4. Flat Lays are for More Than Just Products

Flat lays are great for showing off a business’ products, but they can also evoke a certain moment or emotion that’s associated with your brand. This is particularly great for businesses that focus on services. For example, a catering company can create a flat lay of an ornate table setting. An interior designer can have a flat lay of an idealized work surface that includes a blueprint, furniture catalog, laptop, and a cup of coffee. A salon might create a flat lay with the various hair cutting and styling tools they use.

5. Create a Colour Palette

Part of the effective and eye-catching minimalism of flat lays is accomplished with a limited set of colours that unite the image. Determine a colour palette that works well both with the featured product(s) or props while keeping the background neutral. This will help tie the entire picture together, giving it a cohesive look for a perfect flat lay.

6. Your Flat Lay Background Doesn’t Need to Be White

Part of designing your flat lay and its colour will mean choosing a proper background. Marble, tile, and wood can be great options depending on the content, but flat lays work best with solid colours. That doesn’t mean the background needs to be white, especially if the products you’re showing off are. Instead, a solid background of colour can help the items pop. A large roll of paper can create a perfect background. 

7. Don’t Underestimate Negative Space

Flat lays are defined by minimalism. If they become cluttered with objects, they become too visually busy and important objects blend into others. Keep a healthy amount of negative space in the flat lay and around each object. This keeps them distinguishable and visually prominent. A simple rule: if you think there might be too many things, remove one.

8. Take Multiple Shots

Like any photography, one photo usually won’t suffice. Take many photos of your flat lay at different angles and orientations from above. Then, rearrange items and take even more shots. It’s always much easier to take as many photos as possible when you have already collected and arranged the materials than realizing you need to collect and arrange everything again because you didn’t capture that perfect shot. Taking all these various photos will provide you with a rich library of shots to choose from, ensuring you have at least a few you will want to use.

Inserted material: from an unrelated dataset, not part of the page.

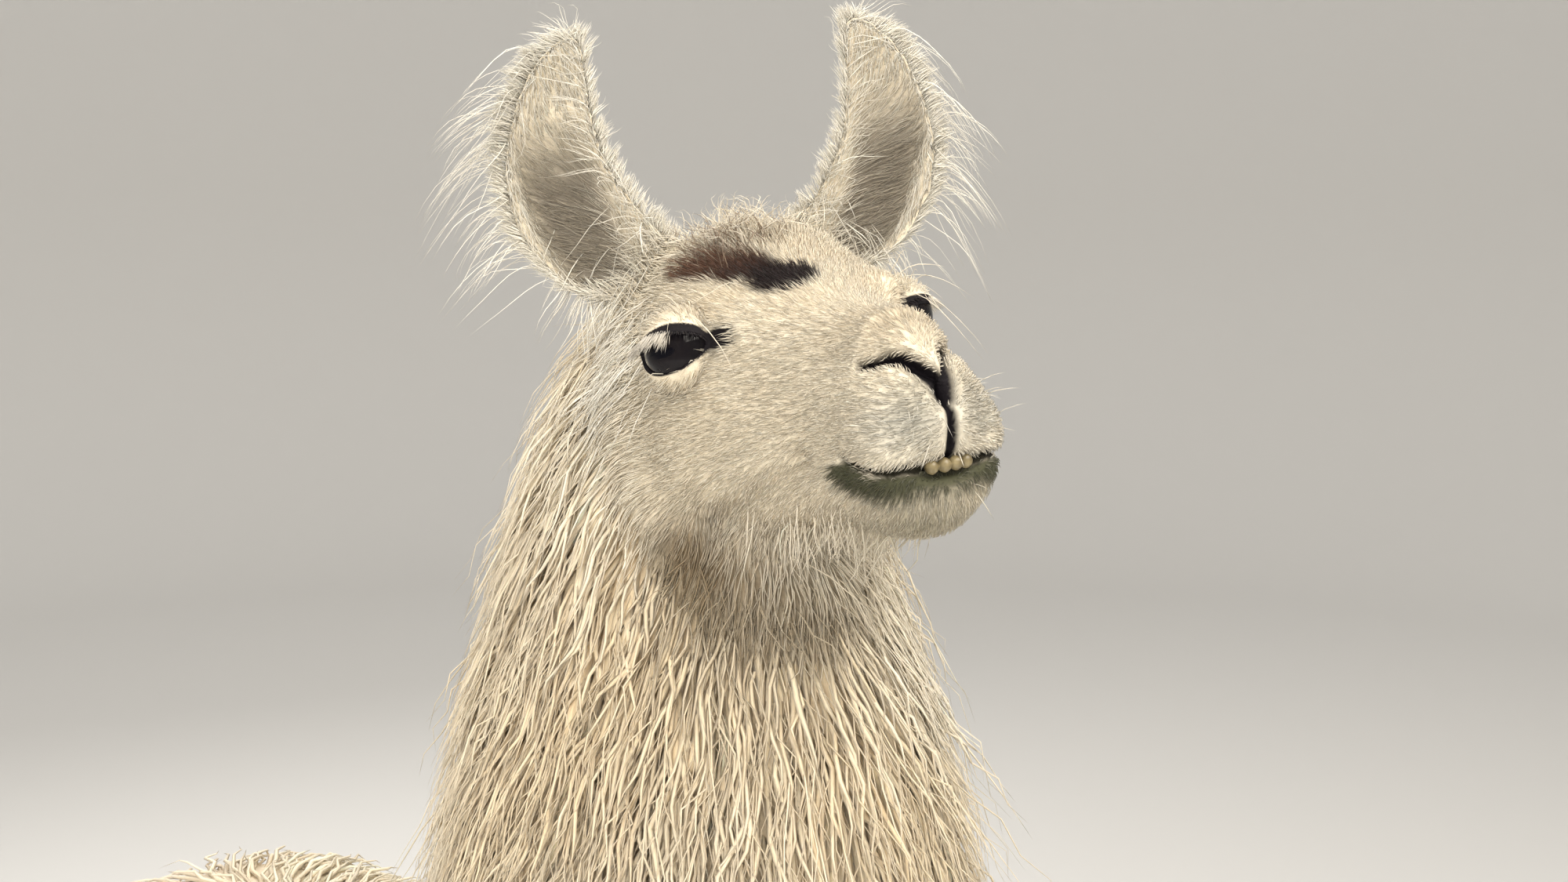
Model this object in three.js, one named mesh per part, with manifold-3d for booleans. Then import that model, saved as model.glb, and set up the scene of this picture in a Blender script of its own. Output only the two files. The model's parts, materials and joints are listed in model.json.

Flat Lays are All About the Pop

They might be called flat lays, but visually they are anything but flat. These 8 easy tips are sure to help you start perfecting your flat lay photography. If you’re interested in professional flat lays, contact Rosewood about our brand photography services. We’ll be happy to help you create flat lays that truly pop.

A shop owner interacting with a customer.

Your marketing is essential to your business’ growth, but it needs to be focused. You can cast a wide net to get a few catches of the many fish in the marketing sea. That can be a functional strategy in some circumstances, but it is far more efficient and effective to aim your marketing towards certain target groups interested in your business’ products and services. To determine these targets, marketers create customer personas, which significantly improve the performance of all your ads. Targeted marketing is up to 5.3 times more effective for increasing click-through rates, nearly 40% of people prefer targeted ads, and targeted ads have shown to increase brand searches by 800%! Along with those conversions, these results will only increase your ROI even more, since you will spend less on target ads than on widescale, untargeted marketing. This guide will explain what customer personas are, how to create them, and how to use them in your marketing.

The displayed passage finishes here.